The catastrophic drought from 2010 through 2012 led to the closure of nine beef processing plants. Industry-wide capacity by 2016 declined to 125,500 head per day from 139,000 head per day in 2010, according to Cattle Buyer’s Weekly data. But the capacity total has now increased considerably from that low. The largest 71 beef processing plants in the United States currently have capacity to process 134,705 head per day. Even using a more conservative estimate of maximum daily capacity of 128,000 head, it is clear the industry is saddled with excess capacity. The 128,000 head total would mean a maximum slaughter total of 640,000 head over five days or 704,000 head over 5.5 days.

The current over-capacity in beef processing and little likelihood of any meaningful increase in beef cattle numbers for two years cast a shadow over the proposed new plants. They have an avowed capacity of 18,190 head per day, which includes a plan to build an 8,000 per day mega-plant in South Dakota. It seems likely this plant will not get to the ground-breaking stage. The wider question is how many others will meet the same fate, according to analysts.

Poultry rules

On the regulatory front, poultry processors will be required this year to disclose more information to poultry growers. USDA published final rules on Nov. 28 last year that amend regulations under the Packers and Stockyards Act and add disclosures and information that live poultry dealers, usually large processing companies, must provide to poultry growers. The rule will take effect on Feb. 12.

The rule also establishes additional disclosure requirements for live poultry dealers engaged in the production of broilers who use poultry grower ranking systems to determine settlement payments for broiler growers, said USDA’s Agricultural Marketing Service. These requirements add targeted transparency to the market for grower services that will inhibit deceptive practices related to broiler contracting and performance.

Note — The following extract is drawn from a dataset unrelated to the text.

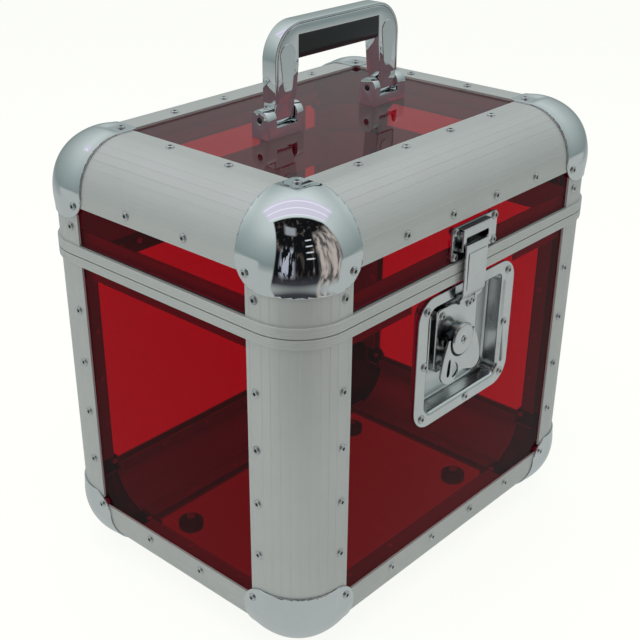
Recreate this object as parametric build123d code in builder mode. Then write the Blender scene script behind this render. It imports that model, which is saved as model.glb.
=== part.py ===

Other parts of the rule include live poultry dealers providing a “Live Poultry Dealer Disclosure Document” that presents poultry growers information needed to see outcomes they can expect before making financial decisions such as capital-intensive facility improvements or taking out loans. The rule would also require dealers to disclose earnings for growers by quintile, establish minimum flock placements and explain variable costs that growers might incur and how companies handle occurrences such as sick flocks and natural disasters. This year will be a test of how onerous these new requirements are for poultry processors.